▸ **What the task requires**: Quote exactly the lines from the line containing "for (let i = 0;" to the line containing "obj.parent = None", both lines included, please, and nothing more.
>> Start
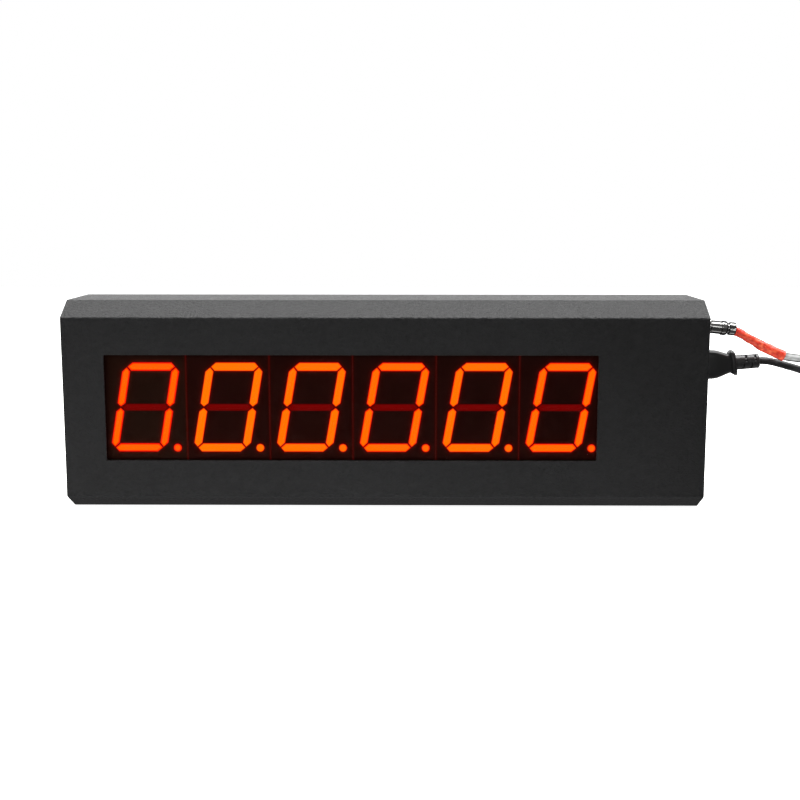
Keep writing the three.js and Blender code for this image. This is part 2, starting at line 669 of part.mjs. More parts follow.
function addWallPlug() {
  const { axisZ, tailLength, bodyLength, width, tall } = wallPlug;
  const face = tailLength + bodyLength;
  const [w, h] = [width / 2, tall / 2];
  const side = [
    [tailLength, -4], [tailLength + 8, -8], [tailLength + 14, -h], [face, -h],
    [face, h], [tailLength + 14, h], [tailLength + 8, 8], [tailLength, 4],
  ];
  const plan = [
    [tailLength, -5], [tailLength + 10, -10], [tailLength + 16, -w], [face, -w],
    [face, w], [tailLength + 16, w], [tailLength + 10, 10], [tailLength, 5],
  ];
  const body = common(barAlongY(side, -20, 20), barAlongZ(plan, -20, 20));
  const tail = turnedAboutX([[0, 0], [4.2, 0], [5.4, tailLength + 1], [0, tailLength + 1]], 16);
  const seat = block(face - 3, face + 1, -9.5, 9.5, -8, 8);
  const bridge = block(face - 3 + GAP, face, -9.2, 9.2, -7.7, 7.7);
  const half = WALL_PIN.thickness / 2;
  const blades = [-WALL_PIN.spread, WALL_PIN.spread].map((y) =>
    block(face - 1, face + WALL_PIN.length, y - half, y + half, WALL_PIN.low, WALL_PIN.high));
  const earth = rodAlongX(EARTH_PIN.radius, face - 1, face + EARTH_PIN.length, 12)
    .translate(0, 0, EARTH_PIN.z);
  const place = (geometry) => geometry.rotateZ(Math.PI).translate(farPlugX(MAINS), MAINS.curl, axisZ);
  addPiece("wall_plug_body", place(cut(join(body, tail), seat)), MATERIALS.moulding);
  addPiece("wall_plug_pin_bridge", place(join(bridge, ...blades, earth)), MATERIALS.brass);
}

function addMainsLead() {
  addPiece("mains_plug_body", makeMainsPlug(), MATERIALS.moulding);
  addPiece("mains_cord", cordAlong(MAINS_ROUTE, MAINS.diameter / 2, 20), MATERIALS.blackCord);
  addPiece("mains_cord_coil", makeCoil(MAINS), MATERIALS.blackCord);
  addPiece("mains_cord_tie", makeTie(MAINS), MATERIALS.strap);
  const end = cordAlong(endRoute(MAINS, wallPlug.axisZ), MAINS.diameter / 2, 5);
  addPiece("mains_cord_end", end, MATERIALS.blackCord);
  addWallPlug();
}

// ---------------------------------------------------------------- signal lead

// Profiles of a circular plug, from its front end along its axis.
const PLUG = {
  insertFront: 3, collarFront: 6.2, collarBack: 8.2, neckBack: 10.6, stepAt: 19.1, shellBack: 24.6,
  neckEnd: 26, end: 31.6,
};

function plugShell() {
  return turnedAboutX([
    [0, PLUG.collarFront],
    [5.7, PLUG.collarFront],
    [5.7, PLUG.collarBack],
    [4.9, PLUG.collarBack],
    [4.9, PLUG.neckBack],
    [5.65, PLUG.neckBack],
    [5.65, PLUG.stepAt],
    [6.3, PLUG.stepAt + 0.6],
    [6.3, PLUG.shellBack - 0.8],
    [5.4, PLUG.shellBack],
    [4.5, PLUG.shellBack + 0.4],
    [4.5, PLUG.neckEnd],
    [6, PLUG.neckEnd + 0.4],
    [6, PLUG.end],
    [0, PLUG.end],
  ]);
}

function plugInsert() {
  const core = rodAlongX(4.2, 0.4, PLUG.collarFront - GAP);
  const wells = contactPlaces.map(([y, z]) =>
    rodAlongX(CONTACT_WELL, -1, PLUG.insertFront, 8).translate(0, y, z));
  return cut(core, ...wells);
}

// The coupling ring, drawn about its own axis from the given distance in front of the plug's end.
function couplingRing(start) {
  return turnedAboutX([
    [RING.bore, start],
    [RING.radius - 0.4, start],
    [RING.radius, start + 0.6],
    [RING.radius, start + RING.length - 0.6],
    [RING.radius - 0.4, start + RING.length],
    [RING.lip, start + RING.length],
    [RING.lip, start + RING.length - RING.lipLength],
    [RING.bore, start + RING.length - RING.lipLength],
    [RING.bore, start],
  ]);
}

function addSignalLead() {
  const droop = (geometry) => geometry.translate(-PLUG.collarFront, 0, 0).rotateY(PLUG_DROOP)
    .translate(END + PLUG.collarFront, SOCKET.y, SOCKET.z);
  addPiece("signal_plug_shell", droop(plugShell()), MATERIALS.nickel);
  addPiece("signal_plug_insert", droop(plugInsert()), MATERIALS.insert);
  const ring = couplingRing(RING.start).translate(END, SOCKET.y, SOCKET.z);
  addPiece("coupling_ring", ring, MATERIALS.nickel);
  addPiece("heat_shrink_sleeve", cordAlong(SLEEVE_ROUTE, SLEEVE_RADIUS, 8, 10), MATERIALS.sleeve);
  addPiece("signal_cable", cordAlong(SIGNAL_ROUTE, SIGNAL.diameter / 2, 24), MATERIALS.clearCord);
  addPiece("signal_cable_coil", makeCoil(SIGNAL), MATERIALS.clearCord);
  addPiece("signal_cable_tie", makeTie(SIGNAL), MATERIALS.strap);
  const axisZ = coilRing(SIGNAL).top + GAP + RING.radius;
  const end = cordAlong(endRoute(SIGNAL, axisZ), SIGNAL.diameter / 2, 5);
  addPiece("signal_cable_end", end, MATERIALS.clearCord);
  const laid = (geometry) => geometry.translate(farPlugX(SIGNAL) - PLUG.end, SIGNAL.curl, axisZ);
  addPiece("far_plug_shell", laid(plugShell()), MATERIALS.nickel);
  addPiece("far_coupling_ring", laid(couplingRing(RING.start)), MATERIALS.nickel);
}

// ---------------------------------------------------------------- assembly

addPiece("case_shell", makeCaseShell(), MATERIALS.powderCoat);
addPiece("left_end_plate", makeEndPlate(-1), MATERIALS.powderCoat);
addPiece("right_end_plate", makeEndPlate(1, inletOpening, socketHole), MATERIALS.powderCoat);
addPiece("rear_cover", makeRearCover(), MATERIALS.powderCoat);
coverScrews.forEach(([x, z], i) => {
  const screw = countersunk(COVER_SCREW.radius, COVER_SCREW.headRadius).translate(x, 0, z);
  addPiece(`cover_screw_${i + 1}`, screw, MATERIALS.zincScrew);
});

const filterPlate = block(
  WINDOW.left - FILTER.overlap, WINDOW.right + FILTER.overlap, FRONT + SHEET + GAP, filterBack,
  WINDOW.bottom - FILTER.overlap, WINDOW.top + FILTER.overlap,
);
addPiece("window_filter", filterPlate, MATERIALS.filter);
for (let i = 0; i < MODULE.count; i += 1) {
  addPiece(`digit_${i + 1}_housing`, makeHousing(i), MATERIALS.housing);
  addPiece(`digit_${i + 1}_segments`, makeSegments(i), MATERIALS.segment);
}
addPiece("display_board", makeDisplayBoard(), MATERIALS.board);
boardStuds.forEach((at, i) => addPiece(`board_nut_${i + 1}`, makeBoardNut(at), MATERIALS.zincScrew));

addPiece("control_board", makeControlBoard(), MATERIALS.board);
addPiece("supply_tray", makeSupplyTray(), MATERIALS.galvanised);
addPiece("supply_cover", makeSupplyCover(), MATERIALS.galvanised);
addPiece("supply_board", makeSupplyBoard(), MATERIALS.board);
addHarnesses();

addInlet();
addSocket();
addMainsLead();
addSignalLead();

export default timer;
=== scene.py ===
"""The looks of a gym round timer: a powder-coated sheet-metal case with six lit seven-segment digits
behind a tinted window, and the two leads plugged into its right end. Lengths are millimetres unless a
comment says otherwise, in the CAD model's frame: +X is the reader's right, -Y faces the reader, +Z is up.
"""
import json
from math import ceil, copysign, cos, exp, hypot, inf, pi, radians, sin, sqrt, tan, tau

import bmesh
import bpy
from mathutils import Matrix, Vector, noise


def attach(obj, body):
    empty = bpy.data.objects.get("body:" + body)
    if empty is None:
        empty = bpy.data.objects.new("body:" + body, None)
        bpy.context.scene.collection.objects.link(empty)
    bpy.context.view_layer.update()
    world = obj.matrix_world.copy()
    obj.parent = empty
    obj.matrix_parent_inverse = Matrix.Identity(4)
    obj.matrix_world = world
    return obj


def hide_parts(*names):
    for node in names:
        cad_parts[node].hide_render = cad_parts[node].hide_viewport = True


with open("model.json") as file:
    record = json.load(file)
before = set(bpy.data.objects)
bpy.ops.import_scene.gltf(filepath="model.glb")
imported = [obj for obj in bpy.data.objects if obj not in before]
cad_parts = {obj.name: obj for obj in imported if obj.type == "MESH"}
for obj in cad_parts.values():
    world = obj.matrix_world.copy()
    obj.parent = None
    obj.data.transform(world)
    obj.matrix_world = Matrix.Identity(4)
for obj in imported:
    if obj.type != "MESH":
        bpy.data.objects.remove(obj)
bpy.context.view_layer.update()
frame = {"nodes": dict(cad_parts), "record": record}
NODES = frame["nodes"]
MM = 0.001

# ---- dimensions repeated from the CAD model

CASE_WIDTH, CASE_DEPTH, CASE_HEIGHT = 540, 95, 178
CHAMFER_BACK, CHAMFER_UP, SHEET, LIP, GAP = 23.5, 13, 1.5, 12, 0.3
FRONT, REAR, END = -CASE_DEPTH / 2, CASE_DEPTH / 2, CASE_WIDTH / 2
WINDOW = {"left": -235, "right": 178.4, "bottom": 44.2, "top": 133.6}
SCREW_X, SCREW_RADIUS, SCREW_HEAD = (-240, 0, 240), 1.5, 2.8
SCREW_Z = (SHEET + LIP / 2, CASE_HEIGHT - SHEET - LIP / 2)
STUD_X, STUD_Z, STUD_RADIUS, STUD_LENGTH = (-190, 140), (37.5, 140.5), 1.5, 20

MODULE = {
    "count": 6, "pitch": 70, "first": -202, "z": 89,
    "width": 69.7, "height": 89.7, "depth": 11, "wall": 1.6,
}
DIGIT_WIDTH, DIGIT_HEIGHT, DIGIT_SLANT = 48.2, 76.2, radians(10)
BAR = {"level": 7.3, "upright": 7, "middle": 6.1, "gap": 0.8, "point_out": 3.6}
DOT_X, DOT_Z, DOT_RADIUS = 26.5, -34.7, 3.5
MODULE_FACE = FRONT + SHEET + 2 * GAP + 2

INLET_Y, INLET_Z = 5, 120.1
SOCKET_Y, SOCKET_Z = -5, 154.5
PLUG_DROOP, PLUG_LIFT = radians(6), radians(4.3)
COLLAR_FRONT, PLUG_END = 6.2, 31.6
RING_START, RING_LENGTH, RING_RADIUS, RING_LIP = 2.4, 7.4, 7.4, 1.3
INLET_RIM = 2.4  # how far the inlet stands out from the end plate
PLUG_DEPTH = 15.8  # how deep the mains plug's nose goes into the inlet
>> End
▸ **Answer to this problem**:
for (let i = 0; i < MODULE.count; i += 1) {
  addPiece(`digit_${i + 1}_housing`, makeHousing(i), MATERIALS.housing);
  addPiece(`digit_${i + 1}_segments`, makeSegments(i), MATERIALS.segment);
}
addPiece("display_board", makeDisplayBoard(), MATERIALS.board);
boardStuds.forEach((at, i) => addPiece(`board_nut_${i + 1}`, makeBoardNut(at), MATERIALS.zincScrew));

addPiece("control_board", makeControlBoard(), MATERIALS.board);
addPiece("supply_tray", makeSupplyTray(), MATERIALS.galvanised);
addPiece("supply_cover", makeSupplyCover(), MATERIALS.galvanised);
addPiece("supply_board", makeSupplyBoard(), MATERIALS.board);
addHarnesses();

addInlet();
addSocket();
addMainsLead();
addSignalLead();

export default timer;
=== scene.py ===
"""The looks of a gym round timer: a powder-coated sheet-metal case with six lit seven-segment digits
behind a tinted window, and the two leads plugged into its right end. Lengths are millimetres unless a
comment says otherwise, in the CAD model's frame: +X is the reader's right, -Y faces the reader, +Z is up.
"""
import json
from math import ceil, copysign, cos, exp, hypot, inf, pi, radians, sin, sqrt, tan, tau

import bmesh
import bpy
from mathutils import Matrix, Vector, noise


def attach(obj, body):
    empty = bpy.data.objects.get("body:" + body)
    if empty is None:
        empty = bpy.data.objects.new("body:" + body, None)
        bpy.context.scene.collection.objects.link(empty)
    bpy.context.view_layer.update()
    world = obj.matrix_world.copy()
    obj.parent = empty
    obj.matrix_parent_inverse = Matrix.Identity(4)
    obj.matrix_world = world
    return obj


def hide_parts(*names):
    for node in names:
        cad_parts[node].hide_render = cad_parts[node].hide_viewport = True


with open("model.json") as file:
    record = json.load(file)
before = set(bpy.data.objects)
bpy.ops.import_scene.gltf(filepath="model.glb")
imported = [obj for obj in bpy.data.objects if obj not in before]
cad_parts = {obj.name: obj for obj in imported if obj.type == "MESH"}
for obj in cad_parts.values():
    world = obj.matrix_world.copy()
    obj.parent = None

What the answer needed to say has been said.